For the $$n = 2$$ case, (2) in the OP can be evaluated as follows. Denote $$\tilde{\mu} = \mu$$. The integral in question may be reduced to $$$$\tag{1} e^{- \frac{1}{2} \left( \frac{\mu_1^2}{\sigma_1^2} + \frac{\mu_2^2}{\sigma_2^2} \right) } \int_0^{2 \pi} e^{ - \frac{1}{2} \left( \frac{\cos^2{\theta}}{\sigma_1^2} + \frac{\sin^2{\theta}}{\sigma_2^2} - 2 \frac{\mu_1}{\sigma_1^2} \cos{\theta} - 2 \frac{\mu_2}{\sigma_2^2} \sin{\theta} \right) } d \theta .$$$$ Using the double angle reduction formulas $$\cos^2{\theta} = ( 1 + \cos{(2 \theta)} ) / 2$$ and $$\sin^2{\theta} = ( 1 - \cos{(2 \theta)} ) / 2$$, we can simplify (1) to read $$$$\tag{2} e^{- \frac{1}{4} \left( \frac{2\mu_1^2 + 1}{\sigma_1^2} + \frac{2\mu_2^2 + 1}{\sigma_2^2} \right) } \int_0^{2 \pi} e^{ - \frac{1}{2} \left( \left( \frac{1}{2 \sigma_1^2} - \frac{1}{2 \sigma_2^2} \right) \cos{(2 \theta)} - 2 \frac{\mu_1}{\sigma_1^2} \cos{\theta} - 2 \frac{\mu_2}{\sigma_2^2} \sin{\theta} \right) } d \theta .$$$$ By the Jacobi-Anger expansion, we have $$$$e^{z \cos{2 \theta}} = I_0 (z) + 2 \sum_{k \geq 1} I_k (z) \cos{(2 k\theta)} ,$$$$ where $$z = - \frac{1}{4} \left( \frac{1}{\sigma_1^2} - \frac{1}{\sigma_2^2} \right)$$. Plugging this into (2), we have $$$$\tag{3} e^{- \frac{1}{4} \left( \frac{2\mu_1^2 + 1}{\sigma_1^2} + \frac{2\mu_2^2 + 1}{\sigma_2^2} \right) } \int_0^{2\pi} \left( I_0 (z) + 2 \sum_{k \geq 1} I_k (z) \cos{(2 k \theta)} \right) e^{\frac{\mu_1}{\sigma_1^2} \cos{\theta} + \frac{\mu_2}{\sigma_2^2} \sin{\theta} } d \theta ,$$$$ where, again, $$z = - \frac{1}{4} \left( \frac{1}{\sigma_1^2} - \frac{1}{\sigma_2^2} \right)$$. To proceed, note that $$$$y_1 \cos{\theta} + y_2 \sin{\theta} = \| y \| \cos{(\theta - \arctan{(y_2/y_1)})} ,$$$$ where $$y_1 = \mu_1 / \sigma_1^2$$ and $$y_2 = \mu_2 / \sigma_2^2$$. Plugging this into (3), changing variables, and using the cosine addition formula, we arrive at $$$$\int_{S^1} e^{- \frac{1}{2} \| D^{-1} ( \omega - \mu ) \|^2} d \omega = 2 \pi e^{- \frac{1}{4} \left( \frac{2\mu_1^2 + 1}{\sigma_1^2} + \frac{2\mu_2^2 + 1}{\sigma_2^2} \right) } \left( I_0 (z) I_0 (\|y\|) + 2 \sum_{k \geq 1} I_k (z) I_{2k} (\| y \|) \cos{\left(2 k \arctan{\left( \frac{y_2}{y_1} \right)}\right)} \right) , \tag{*}$$$$ where, again, $$z = - \frac{1}{4} \left( \frac{1}{\sigma_1^2} - \frac{1}{\sigma_2^2} \right)$$, $$y_1 = \mu_1 / \sigma_1^2$$ and $$y_2 = \mu_2 / \sigma_2^2$$.
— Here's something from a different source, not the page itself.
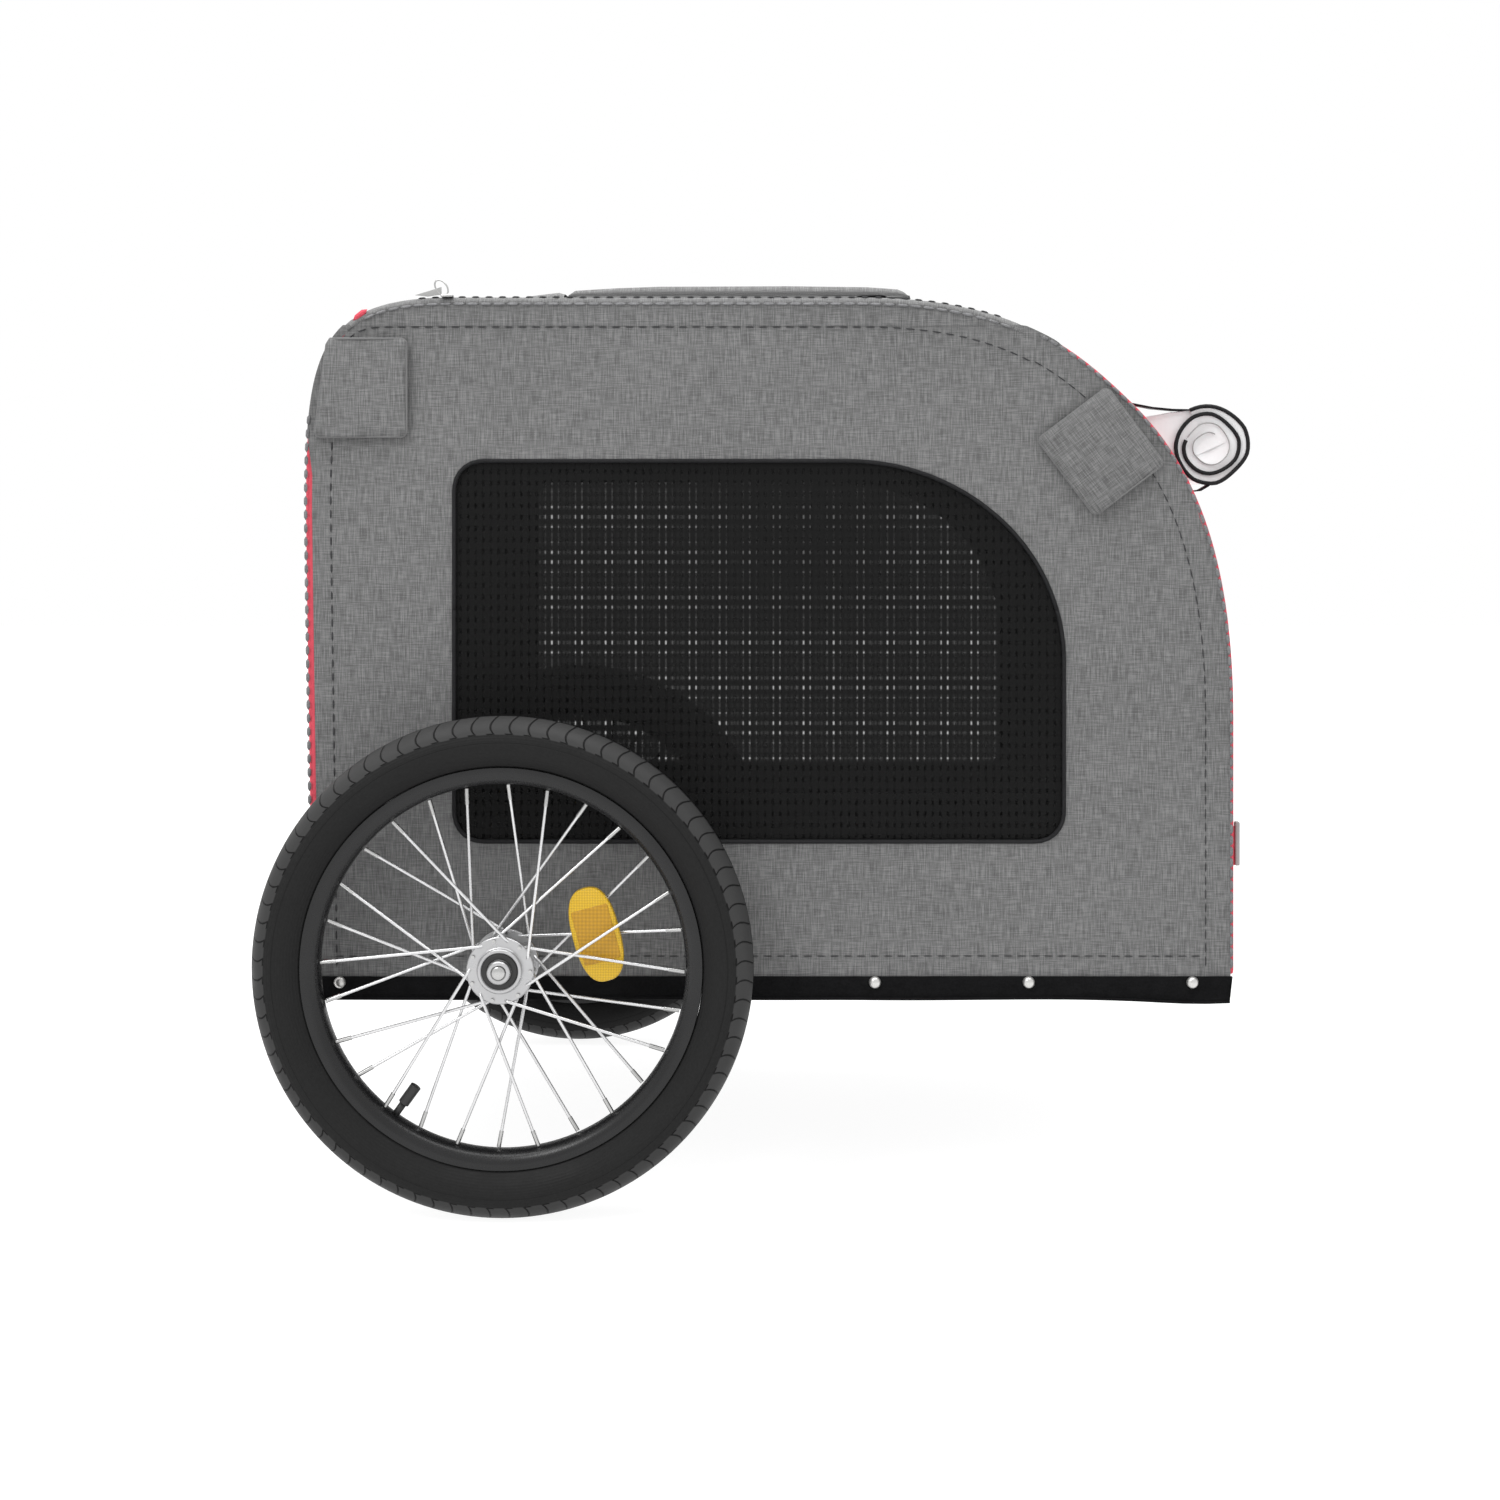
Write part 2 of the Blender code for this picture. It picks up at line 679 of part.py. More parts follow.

We note how ($$\ast$$) agrees with some of the special cases outlined above. Indeed, for $$\sigma_1 = \sigma_2$$, $$z = 0$$ and all higher order Bessel functions in the sum in ($$\ast$$) are zero. When $$\mu_1 = \mu_2 = 0$$, the $$\arctan$$ isn't defined, so this special case isn't covered.